GUgu & tiRU; Sebuah Panggilan
Menjadi guru bukanlah hal yang mudah. Itulah simpulanku
setelah menjalani (hampir) dua bulan praktek mengajar di sekolahan di daerah
Magelang. Tapi sebelum kita mengkonklusikan lebih lanjut, mungkin ada baiknya
kalian mengetahui mengapa aku bisa sampai di tahap ini.
Kembali ke tiga tahun yang lalu, ketika aku memutuskan untuk
menjadikan pendidikan bahasa jerman sebagai bidang kuliah yang akan kugeluti
setelah aku menyelesaikan pendidikan menengah atasku (tak luput dengan
kegalauan sebelum aku akhirnya memilih bertahan disini).

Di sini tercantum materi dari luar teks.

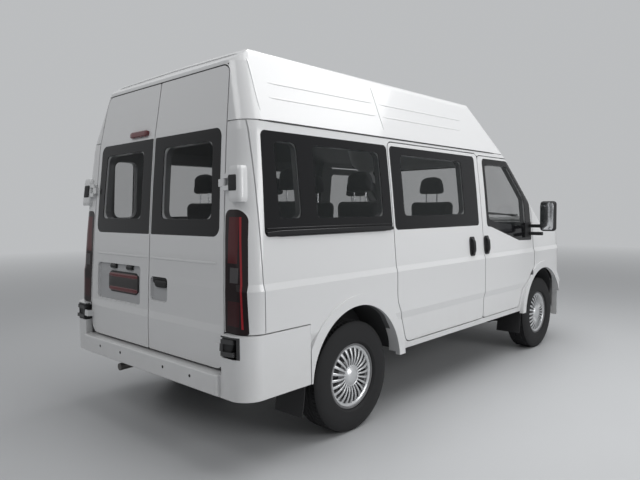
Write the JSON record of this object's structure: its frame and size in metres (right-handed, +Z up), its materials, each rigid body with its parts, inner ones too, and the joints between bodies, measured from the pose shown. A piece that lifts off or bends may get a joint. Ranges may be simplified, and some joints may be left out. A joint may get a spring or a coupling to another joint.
{
  "type": "passenger van",
  "caption": "High-roof passenger van with hinged front doors, barn doors behind, a sliding side door, seats in rows, an opening bonnet and steered front wheels.",
  "frame": {"origin": "on the ground, under the middle of the van's length and width", "axes": "+Z up, -Y towards the front of the van, +X towards its left-hand side"},
  "size_m": [2.45, 4.813, 2.3443],
  "materials": {
    "white_paint": "gloss",
    "window_glass": "clear",
    "underbody": "matte",
    "black_trim": "fine grain",
    "clear_lamp": "clear",
    "smoked_lamp": "gloss",
    "cabin_plastic": "grain",
    "seat_fabric": "woven",
    "engine_block": "rough",
    "chassis_iron": "matte",
    "exhaust_steel": "dull",
    "tyre": "matte",
    "silver_wheel": "satin"
  },
  "bodies": {
    "van_body": {"floor_pan": "underbody", "wheelhouses": "underbody", "side_panels": "white_paint", "sliding_door": "white_paint", "side_glass": "window_glass", "roof_cap": "white_paint", "rear_frame": "white_paint", "cab_frame": "white_paint", "front_wings": "white_paint", "grille": "black_trim", "headlamps": "clear_lamp", "tail_lamps": "smoked_lamp", "front_bumper": "white_paint", "rear_bumper": "white_paint", "windscreen": "window_glass", "dashboard": "cabin_plastic", "front_seats": "seat_fabric", "rear_seats": "seat_fabric", "engine": "engine_block", "rear_axle": "chassis_iron", "front_subframe": "chassis_iron", "exhaust": "exhaust_steel", "fuel_tank": "black_trim"},
    "bonnet": {"bonnet": "white_paint"},
    "steering": {"steering_wheel": "cabin_plastic"},
    "front_door_left": {"front_door_left": "white_paint", "front_door_glass_left": "window_glass", "mirror_left": "black_trim"},
    "rear_door_left": {"rear_door_left": "white_paint", "rear_door_glass_left": "window_glass"},
    "knuckle_left": {"knuckle_left": "chassis_iron"},
    "front_wheel_left": {"front_tyre_left": "tyre", "front_rim_left": "silver_wheel"},
    "rear_wheel_left": {"rear_tyre_left": "tyre", "rear_rim_left": "silver_wheel"},
    "front_door_right": {"front_door_right": "white_paint", "front_door_glass_right": "window_glass", "mirror_right": "black_trim"},
    "rear_door_right": {"rear_door_right": "white_paint", "rear_door_glass_right": "window_glass"},
    "knuckle_right": {"knuckle_right": "chassis_iron"},
    "front_wheel_right": {"front_tyre_right": "tyre", "front_rim_right": "silver_wheel"},
    "rear_wheel_right": {"rear_tyre_right": "tyre", "rear_rim_right": "silver_wheel"}
  },
  "joints": [
    {"name": "front_door_left_hinge", "type": "hinge", "parent": "van_body", "child": "front_door_left", "pos_m": [0.957, -1.1785, 0.98], "axis": [0, 0, -1], "range_deg": [0, 65]},
    {"name": "rear_door_left_hinge", "type": "hinge", "parent": "van_body", "child": "rear_door_left", "pos_m": [0.78189, 2.34974, 1.1], "axis": [0.0641, 0.0808, -0.9947], "range_deg": [0, 180]},
    {"name": "steer_left", "type": "hinge", "parent": "van_body", "child": "knuckle_left", "pos_m": [0.7, -1.4765, 0.352], "axis": [0, 0, 1], "range_deg": [-34, 34]},
    {"name": "front_wheel_left_spin", "type": "hinge", "parent": "knuckle_left", "child": "front_wheel_left", "pos_m": [0.842, -1.4765, 0.352], "axis": [1, 0, 0], "continuous": true},
    {"name": "rear_wheel_left_spin", "type": "hinge", "parent": "van_body", "child": "rear_wheel_left", "pos_m": [0.842, 1.4565, 0.352], "axis": [1, 0, 0], "continuous": true},
    {"name": "front_door_right_hinge", "type": "hinge", "parent": "van_body", "child": "front_door_right", "pos_m": [-0.957, -1.1785, 0.98], "axis": [0, 0, 1], "range_deg": [0, 65]},
    {"name": "rear_door_right_hinge", "type": "hinge", "parent": "van_body", "child": "rear_door_right", "pos_m": [-0.78189, 2.34974, 1.1], "axis": [0.0641, -0.0808, 0.9947], "range_deg": [0, 180]},
    {"name": "steer_right", "type": "hinge", "parent": "van_body", "child": "knuckle_right", "pos_m": [-0.7, -1.4765, 0.352], "axis": [0, 0, 1], "range_deg": [-34, 34]},
    {"name": "front_wheel_right_spin", "type": "hinge", "parent": "knuckle_right", "child": "front_wheel_right", "pos_m": [-0.842, -1.4765, 0.352], "axis": [1, 0, 0], "continuous": true},
    {"name": "rear_wheel_right_spin", "type": "hinge", "parent": "van_body", "child": "rear_wheel_right", "pos_m": [-0.842, 1.4565, 0.352], "axis": [1, 0, 0], "continuous": true},
    {"name": "bonnet_hinge", "type": "hinge", "parent": "van_body", "child": "bonnet", "pos_m": [0, -1.7585, 1.203], "axis": [-1, 0, 0], "range_deg": [0, 60]},
    {"name": "steering_turn", "type": "hinge", "parent": "van_body", "child": "steering", "pos_m": [0.43, -0.9105, 1.135], "axis": [0, 0.7431, 0.6691], "range_deg": [-445, 445]}
  ],
  "couplings": [
    {"joint": "steer_right", "follows": "steer_left", "ratio": 1},
    {"joint": "steering_turn", "follows": "steer_left", "ratio": 13}
  ]
}
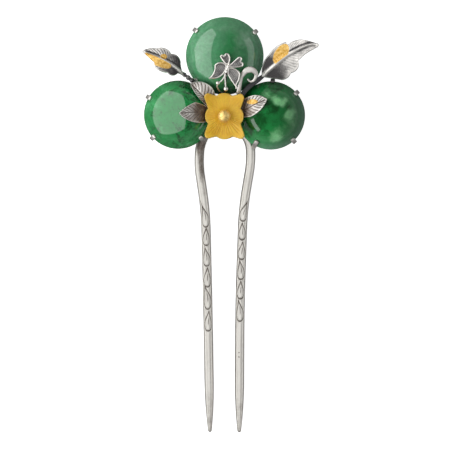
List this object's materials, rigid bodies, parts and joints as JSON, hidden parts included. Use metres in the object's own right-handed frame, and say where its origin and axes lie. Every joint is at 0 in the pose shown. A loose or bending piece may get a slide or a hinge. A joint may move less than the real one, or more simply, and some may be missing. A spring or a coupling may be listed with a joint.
{
  "type": "two-pronged ornamental hairpin",
  "caption": "Fork-shaped metal hairpin whose head carries round green cabochons in claws, silver leaves, a carved yellow blossom, a butterfly and a curled tendril.",
  "frame": {"origin": "on the axis of the blossom's stud, in the flat plane of the hub's back, on which the pin rests", "axes": "+Z out of the front, +Y along the tines towards the head, +X to the right seen from the front"},
  "size_m": [0.0566, 0.1332, 0.0134],
  "materials": {
    "silver": "satin silver, brushed along the tines, darker in the chased grooves",
    "oxidised_silver": "oxidised silver with bright rubbed edges and ribs, gilded patches on the leaves",
    "jade_pale": "polished milky green jade",
    "jade_bright": "polished mottled vivid green jade",
    "jade_dark": "polished dark green jade with pale swirls",
    "yellow_amber": "waxy opaque yellow amber, carved",
    "gilding": "polished gilding"
  },
  "bodies": {
    "root": {"fork_frame": "silver", "jade_top": "jade_pale", "jade_left": "jade_bright", "jade_right": "jade_dark", "leaf_spray_left": "oxidised_silver", "leaf_spray_right": "oxidised_silver", "leaf_rosette": "oxidised_silver", "tendril": "silver", "butterfly": "oxidised_silver", "blossom": "yellow_amber", "blossom_stud": "gilding"}
  },
  "joints": []
}
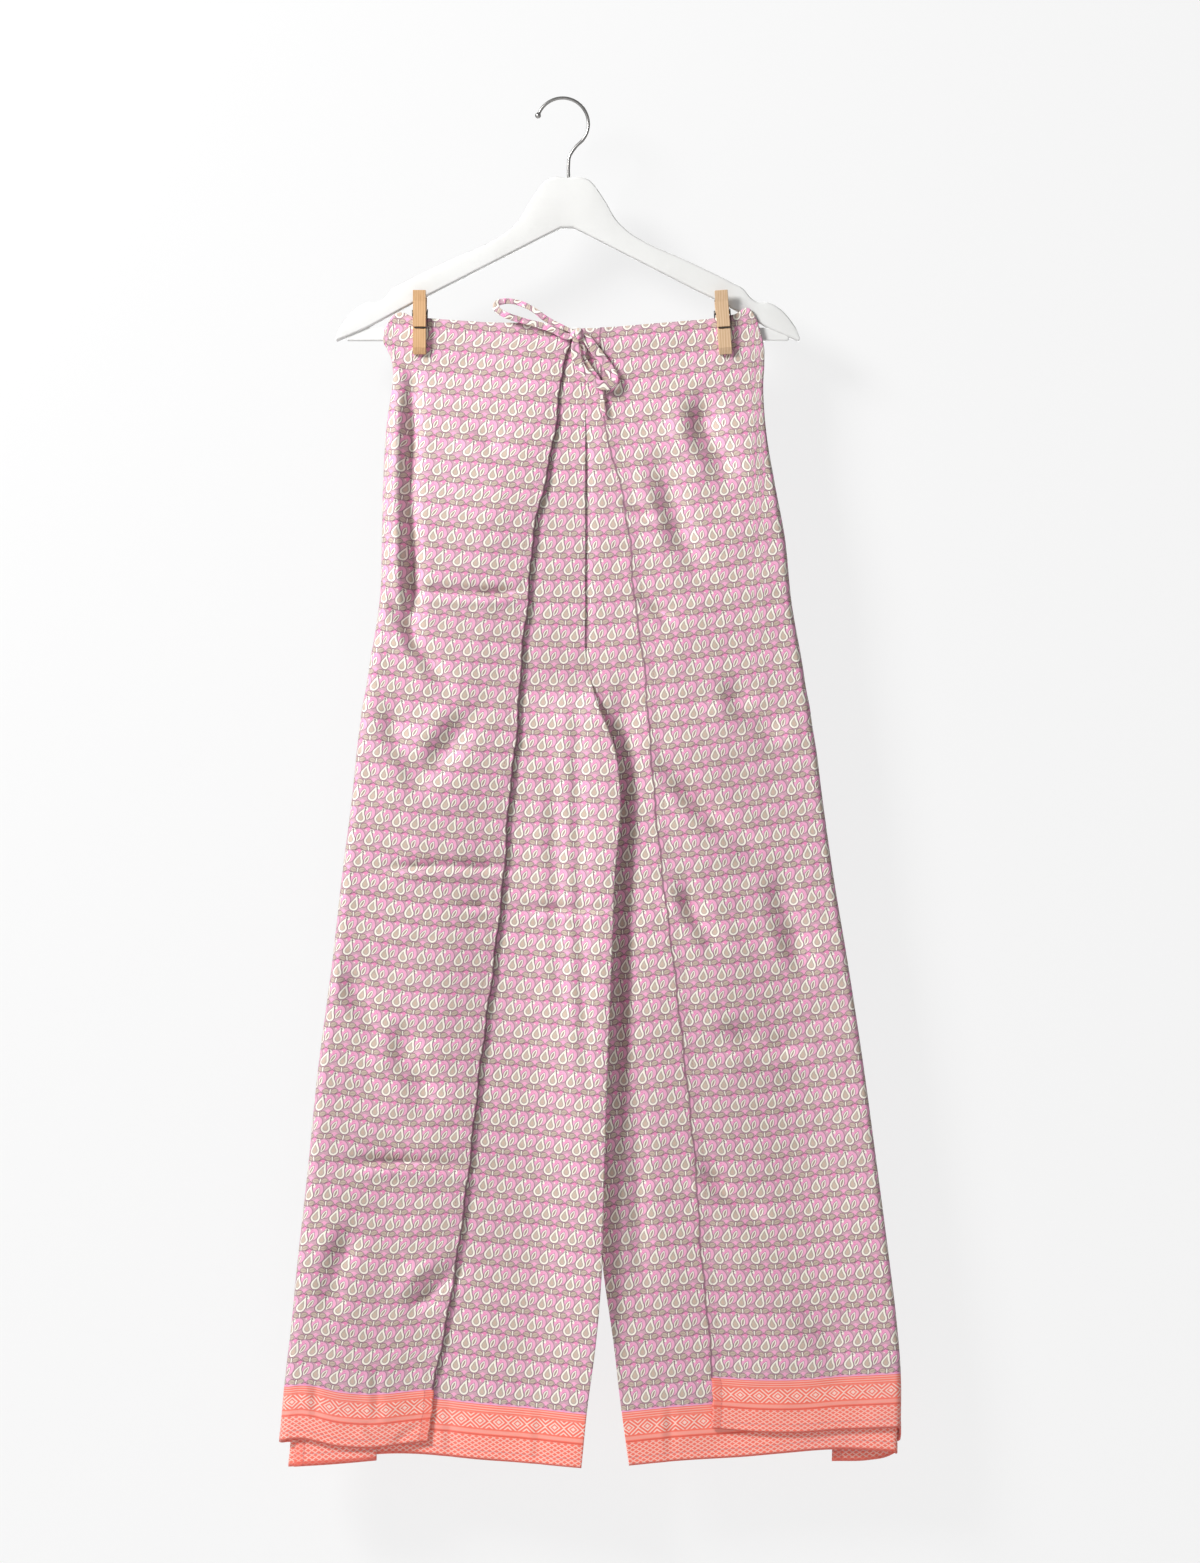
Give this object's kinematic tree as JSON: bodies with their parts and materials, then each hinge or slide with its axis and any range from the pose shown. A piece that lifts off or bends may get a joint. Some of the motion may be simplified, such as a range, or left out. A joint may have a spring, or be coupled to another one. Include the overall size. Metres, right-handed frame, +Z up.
{
  "type": "wrap trousers on a coat hanger",
  "caption": "Printed wrap trousers with tied front flaps and woven-look border hems, pegged by the waist to the bar of a wooden coat hanger.",
  "frame": {"origin": "the highest point inside the hanger's hook, where a rod or a wall hook carries it", "axes": "+Z up, the garment's front faces -Y, +X to the viewer's right"},
  "size_m": [0.575, 0.0334, 1.2691],
  "materials": {
    "print_cloth": "soft plain-woven viscose, pink and mauve teardrop print with a coral border at the hems, faint sheen",
    "hanger_paint": "white lacquered wood, satin",
    "peg_wood": "plain unvarnished wood",
    "hook_steel": "plated steel wire, a little dull",
    "spring_steel": "dark spring wire"
  },
  "bodies": {
    "root": {"front_panel_left": "print_cloth", "front_panel_right": "print_cloth", "front_tail_left": "print_cloth", "front_tail_right": "print_cloth", "back_panel_left": "print_cloth", "back_panel_right": "print_cloth", "wrap_flap_left": "print_cloth", "wrap_flap_right": "print_cloth", "tie_knot": "print_cloth", "tie_loop_left": "print_cloth", "tie_loop_right": "print_cloth", "tie_tail": "print_cloth", "hanger_body": "hanger_paint", "hanger_bar": "hanger_paint", "hanger_hook": "hook_steel", "peg_left_front": "peg_wood", "peg_left_back": "peg_wood", "peg_left_spring": "spring_steel", "peg_right_front": "peg_wood", "peg_right_back": "peg_wood", "peg_right_spring": "spring_steel"}
  },
  "joints": []
}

Aku tahu pada akhirnya
aku harus menggeluti magang mengajar; sebuah fakta yang menakutkan.
Lucu sebenarnya, mengingat bahwa aku dibesarkan oleh dua
orangtua yang juga merupakan tenaga pendidikan, yang satu guru dan yang lainnya
dosen. Namun aku sendiri tidak tertarik sama sekali untuk terlibat mengajar
dalam industri pendidikan formal. Dan hingga detik-detik terakhir sebelum
praktek mengajar, aku masih tidak percaya bahwa aku harus mengajar di sekolah.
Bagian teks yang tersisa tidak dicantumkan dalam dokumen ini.